-- begin --

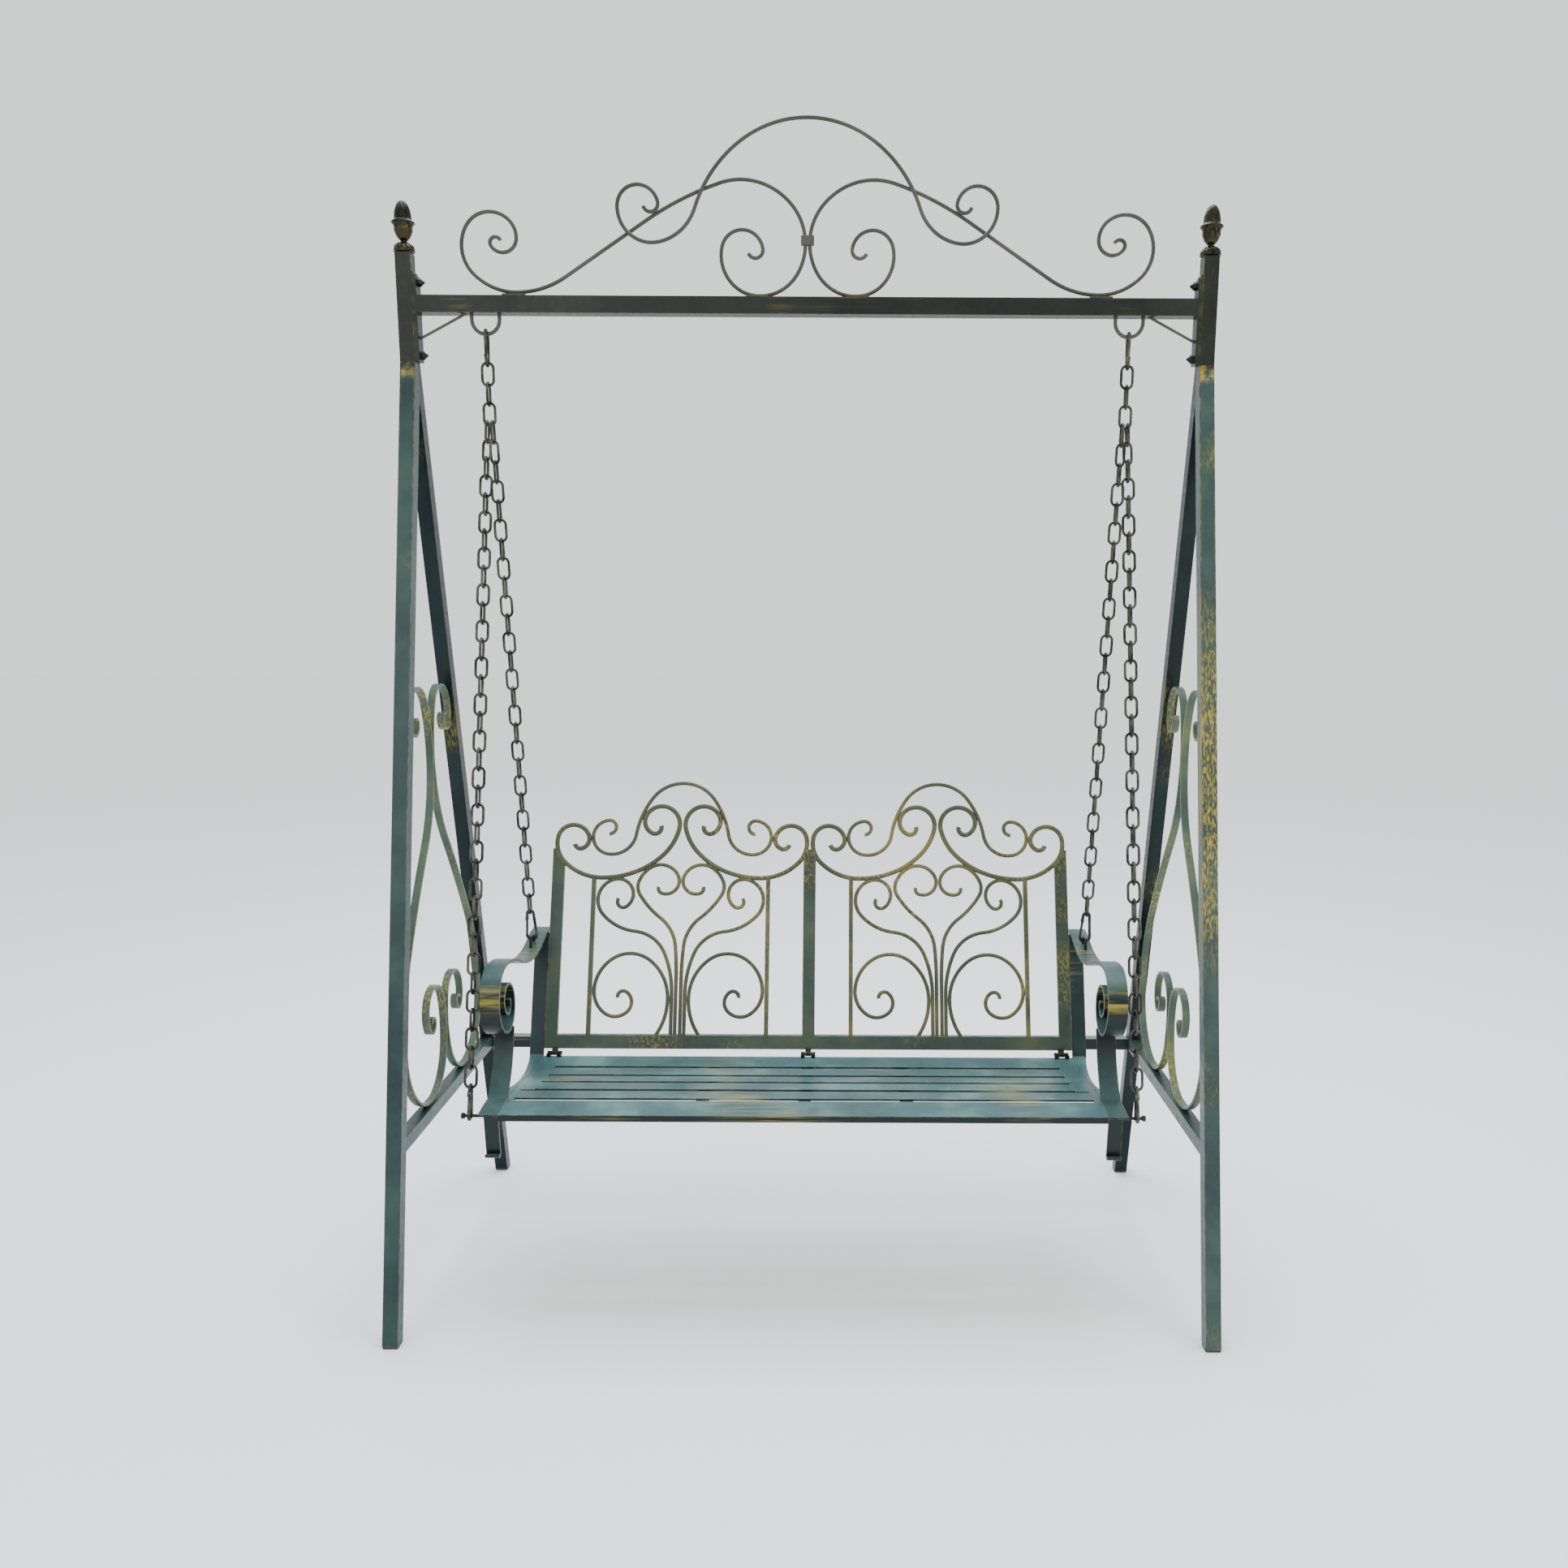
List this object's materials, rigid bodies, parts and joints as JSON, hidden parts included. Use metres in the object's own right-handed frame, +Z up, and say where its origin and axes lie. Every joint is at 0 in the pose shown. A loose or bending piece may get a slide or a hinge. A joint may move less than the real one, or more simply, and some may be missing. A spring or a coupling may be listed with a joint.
{
  "type": "porch swing",
  "caption": "Free-standing metal garden swing: two-seat bench with scrollwork back hung on chains from an A-frame stand with a scrolled crest.",
  "frame": {"origin": "on the floor under the middle of the stand", "axes": "+X along the beam, to the right for someone facing the front of the seat; +Y from the front to the rear; +Z up. The seat faces -Y"},
  "size_m": [1.513, 0.7964, 2.1745],
  "materials": {
    "painted_steel": "antique teal paint with rubbed brass-coloured patches, satin",
    "dark_painted_steel": "darker grey-green antique paint, satin",
    "cast_finial": "antique brass paint over casting",
    "chain_steel": "dull grey-bronze plating",
    "bolt_steel": "painted over with the frame",
    "cap_plastic": "black moulded plastic"
  },
  "bodies": {
    "stand": {"leg_front_left": "painted_steel", "leg_front_right": "painted_steel", "leg_rear_left": "painted_steel", "leg_rear_right": "painted_steel", "foot_caps": "cap_plastic", "side_bar_left": "painted_steel", "side_bar_right": "painted_steel", "rear_bar": "painted_steel", "post_left": "painted_steel", "post_right": "painted_steel", "finial_left": "cast_finial", "finial_right": "cast_finial", "post_plates": "dark_painted_steel", "beam_plates": "dark_painted_steel", "frame_bolts": "bolt_steel", "beam": "dark_painted_steel", "braces": "dark_painted_steel", "hangers": "dark_painted_steel", "crest_arch": "dark_painted_steel", "crest_scroll_left": "dark_painted_steel", "crest_scroll_right": "dark_painted_steel", "crest_welds": "dark_painted_steel", "side_scroll_left": "painted_steel", "side_scroll_right": "painted_steel"},
    "swing_links": {"top_hook_left": "chain_steel", "top_hook_right": "chain_steel", "top_links_left": "chain_steel", "top_links_right": "chain_steel"},
    "seat": {"seat_frame": "painted_steel", "seat_slats": "painted_steel", "seat_straps": "painted_steel", "armrest_left": "painted_steel", "armrest_right": "painted_steel", "arm_support_left": "painted_steel", "arm_support_right": "painted_steel", "seat_side_bar_left": "painted_steel", "seat_side_bar_right": "painted_steel", "chain_anchors": "painted_steel", "chain_front_left": "chain_steel", "chain_front_right": "chain_steel", "chain_rear_left": "chain_steel", "chain_rear_right": "chain_steel", "hook_front_left": "chain_steel", "hook_front_right": "chain_steel", "hook_rear_left": "chain_steel", "hook_rear_right": "chain_steel", "seat_hinges": "painted_steel"},
    "back": {"back_rails": "painted_steel", "back_frame": "painted_steel", "back_arches": "painted_steel", "panel_scrolls_left": "painted_steel", "panel_scrolls_right": "painted_steel", "panel_bars": "painted_steel", "back_hinges": "painted_steel"},
    "top_gate_left": {"top_gate_left": "chain_steel"},
    "top_gate_right": {"top_gate_right": "chain_steel"},
    "gate_front_left": {"gate_front_left": "chain_steel"},
    "gate_front_right": {"gate_front_right": "chain_steel"},
    "gate_rear_left": {"gate_rear_left": "chain_steel"},
    "gate_rear_right": {"gate_rear_right": "chain_steel"}
  },
  "joints": [
    {"name": "swing", "type": "hinge", "parent": "stand", "child": "swing_links", "pos_m": [0, 0, 1.801], "axis": [1, 0, 0], "range_deg": [-25, 18]},
    {"name": "seat_rock", "type": "hinge", "parent": "swing_links", "child": "seat", "pos_m": [0, 0, 1.6396], "axis": [1, 0, 0], "range_deg": [-4, 4]},
    {"name": "back_fold", "type": "hinge", "parent": "seat", "child": "back", "pos_m": [0, 0.06, 0.3975], "axis": [1, 0, 0], "range_deg": [0, 100]},
    {"name": "top_gate_left_spring", "type": "hinge", "parent": "swing_links", "child": "top_gate_left", "pos_m": [-0.592, -0.00739, 1.7635], "axis": [-1, 0, 0], "range_deg": [0, 22], "stiffness_Nm_per_rad": 0.02},
    {"name": "top_gate_right_spring", "type": "hinge", "parent": "swing_links", "child": "top_gate_right", "pos_m": [0.592, -0.00739, 1.7635], "axis": [-1, 0, 0], "range_deg": [0, 22], "stiffness_Nm_per_rad": 0.02},
    {"name": "gate_front_left_spring", "type": "hinge", "parent": "seat", "child": "gate_front_left", "pos_m": [-0.60573, -0.28483, 0.43451], "axis": [1, -0.0016, -0.0071], "range_deg": [0, 22], "stiffness_Nm_per_rad": 0.02},
    {"name": "gate_front_right_spring", "type": "hinge", "parent": "seat", "child": "gate_front_right", "pos_m": [0.60573, -0.28483, 0.43451], "axis": [1, 0.0016, 0.0071], "range_deg": [0, 22], "stiffness_Nm_per_rad": 0.02},
    {"name": "gate_rear_left_spring", "type": "hinge", "parent": "seat", "child": "gate_rear_left", "pos_m": [-0.58, 0.08472, 0.67724], "axis": [0, -0.9961, -0.0877], "range_deg": [0, 22], "stiffness_Nm_per_rad": 0.02},
    {"name": "gate_rear_right_spring", "type": "hinge", "parent": "seat", "child": "gate_rear_right", "pos_m": [0.56515, 0.0847, 0.67746], "axis": [0, -0.9961, -0.0877], "range_deg": [0, 22], "stiffness_Nm_per_rad": 0.02}
  ]
}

-- end --

(Problem): Nothing should be left out: repeat all of the data exactly.

(Finished exercise):
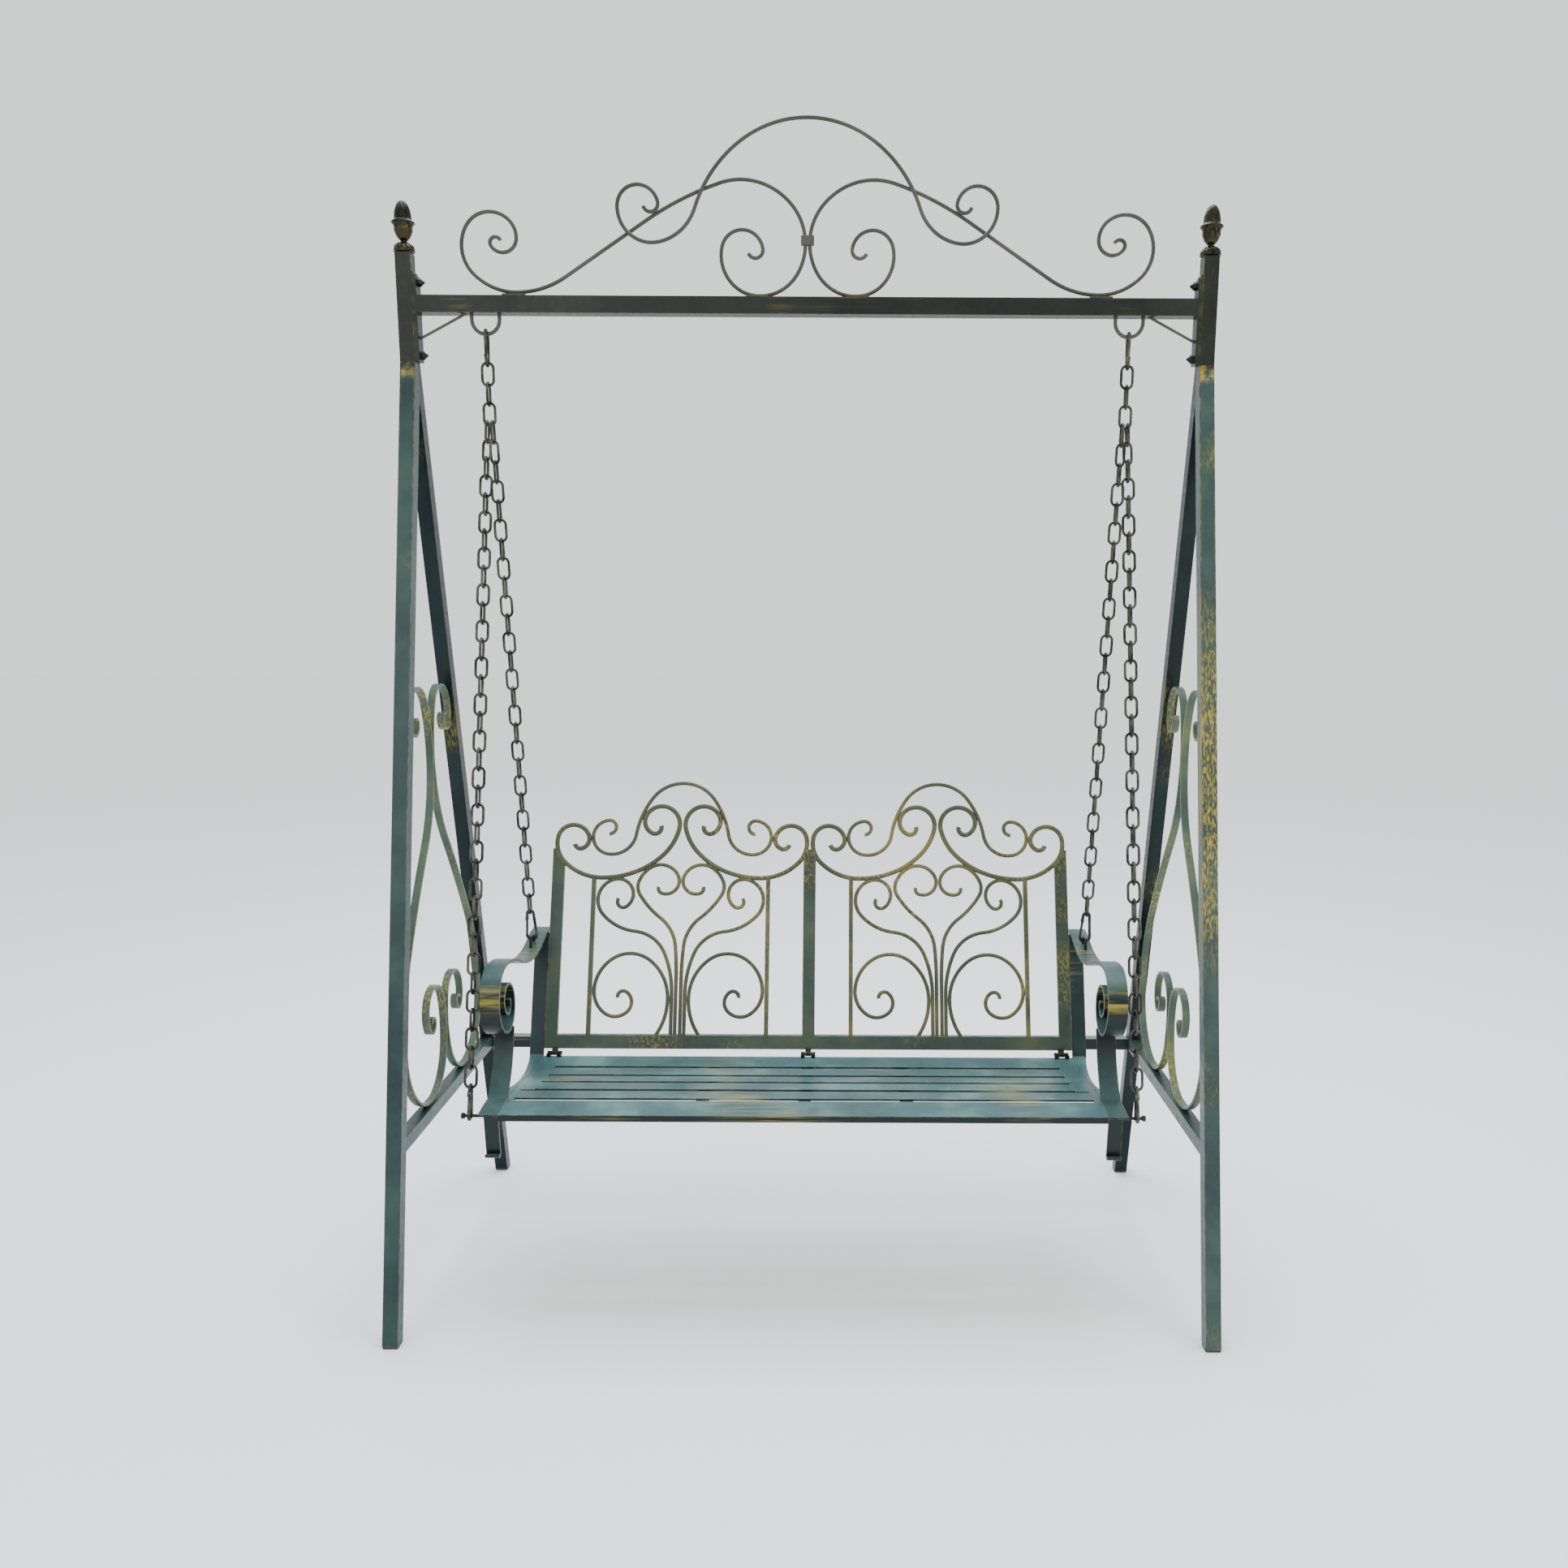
List this object's materials, rigid bodies, parts and joints as JSON, hidden parts included. Use metres in the object's own right-handed frame, +Z up, and say where its origin and axes lie. Every joint is at 0 in the pose shown. A loose or bending piece may get a slide or a hinge. A joint may move less than the real one, or more simply, and some may be missing. A spring or a coupling may be listed with a joint.
{
  "type": "porch swing",
  "caption": "Free-standing metal garden swing: two-seat bench with scrollwork back hung on chains from an A-frame stand with a scrolled crest.",
  "frame": {"origin": "on the floor under the middle of the stand", "axes": "+X along the beam, to the right for someone facing the front of the seat; +Y from the front to the rear; +Z up. The seat faces -Y"},
  "size_m": [1.513, 0.7964, 2.1745],
  "materials": {
    "painted_steel": "antique teal paint with rubbed brass-coloured patches, satin",
    "dark_painted_steel": "darker grey-green antique paint, satin",
    "cast_finial": "antique brass paint over casting",
    "chain_steel": "dull grey-bronze plating",
    "bolt_steel": "painted over with the frame",
    "cap_plastic": "black moulded plastic"
  },
  "bodies": {
    "stand": {"leg_front_left": "painted_steel", "leg_front_right": "painted_steel", "leg_rear_left": "painted_steel", "leg_rear_right": "painted_steel", "foot_caps": "cap_plastic", "side_bar_left": "painted_steel", "side_bar_right": "painted_steel", "rear_bar": "painted_steel", "post_left": "painted_steel", "post_right": "painted_steel", "finial_left": "cast_finial", "finial_right": "cast_finial", "post_plates": "dark_painted_steel", "beam_plates": "dark_painted_steel", "frame_bolts": "bolt_steel", "beam": "dark_painted_steel", "braces": "dark_painted_steel", "hangers": "dark_painted_steel", "crest_arch": "dark_painted_steel", "crest_scroll_left": "dark_painted_steel", "crest_scroll_right": "dark_painted_steel", "crest_welds": "dark_painted_steel", "side_scroll_left": "painted_steel", "side_scroll_right": "painted_steel"},
    "swing_links": {"top_hook_left": "chain_steel", "top_hook_right": "chain_steel", "top_links_left": "chain_steel", "top_links_right": "chain_steel"},
    "seat": {"seat_frame": "painted_steel", "seat_slats": "painted_steel", "seat_straps": "painted_steel", "armrest_left": "painted_steel", "armrest_right": "painted_steel", "arm_support_left": "painted_steel", "arm_support_right": "painted_steel", "seat_side_bar_left": "painted_steel", "seat_side_bar_right": "painted_steel", "chain_anchors": "painted_steel", "chain_front_left": "chain_steel", "chain_front_right": "chain_steel", "chain_rear_left": "chain_steel", "chain_rear_right": "chain_steel", "hook_front_left": "chain_steel", "hook_front_right": "chain_steel", "hook_rear_left": "chain_steel", "hook_rear_right": "chain_steel", "seat_hinges": "painted_steel"},
    "back": {"back_rails": "painted_steel", "back_frame": "painted_steel", "back_arches": "painted_steel", "panel_scrolls_left": "painted_steel", "panel_scrolls_right": "painted_steel", "panel_bars": "painted_steel", "back_hinges": "painted_steel"},
    "top_gate_left": {"top_gate_left": "chain_steel"},
    "top_gate_right": {"top_gate_right": "chain_steel"},
    "gate_front_left": {"gate_front_left": "chain_steel"},
    "gate_front_right": {"gate_front_right": "chain_steel"},
    "gate_rear_left": {"gate_rear_left": "chain_steel"},
    "gate_rear_right": {"gate_rear_right": "chain_steel"}
  },
  "joints": [
    {"name": "swing", "type": "hinge", "parent": "stand", "child": "swing_links", "pos_m": [0, 0, 1.801], "axis": [1, 0, 0], "range_deg": [-25, 18]},
    {"name": "seat_rock", "type": "hinge", "parent": "swing_links", "child": "seat", "pos_m": [0, 0, 1.6396], "axis": [1, 0, 0], "range_deg": [-4, 4]},
    {"name": "back_fold", "type": "hinge", "parent": "seat", "child": "back", "pos_m": [0, 0.06, 0.3975], "axis": [1, 0, 0], "range_deg": [0, 100]},
    {"name": "top_gate_left_spring", "type": "hinge", "parent": "swing_links", "child": "top_gate_left", "pos_m": [-0.592, -0.00739, 1.7635], "axis": [-1, 0, 0], "range_deg": [0, 22], "stiffness_Nm_per_rad": 0.02},
    {"name": "top_gate_right_spring", "type": "hinge", "parent": "swing_links", "child": "top_gate_right", "pos_m": [0.592, -0.00739, 1.7635], "axis": [-1, 0, 0], "range_deg": [0, 22], "stiffness_Nm_per_rad": 0.02},
    {"name": "gate_front_left_spring", "type": "hinge", "parent": "seat", "child": "gate_front_left", "pos_m": [-0.60573, -0.28483, 0.43451], "axis": [1, -0.0016, -0.0071], "range_deg": [0, 22], "stiffness_Nm_per_rad": 0.02},
    {"name": "gate_front_right_spring", "type": "hinge", "parent": "seat", "child": "gate_front_right", "pos_m": [0.60573, -0.28483, 0.43451], "axis": [1, 0.0016, 0.0071], "range_deg": [0, 22], "stiffness_Nm_per_rad": 0.02},
    {"name": "gate_rear_left_spring", "type": "hinge", "parent": "seat", "child": "gate_rear_left", "pos_m": [-0.58, 0.08472, 0.67724], "axis": [0, -0.9961, -0.0877], "range_deg": [0, 22], "stiffness_Nm_per_rad": 0.02},
    {"name": "gate_rear_right_spring", "type": "hinge", "parent": "seat", "child": "gate_rear_right", "pos_m": [0.56515, 0.0847, 0.67746], "axis": [0, -0.9961, -0.0877], "range_deg": [0, 22], "stiffness_Nm_per_rad": 0.02}
  ]
}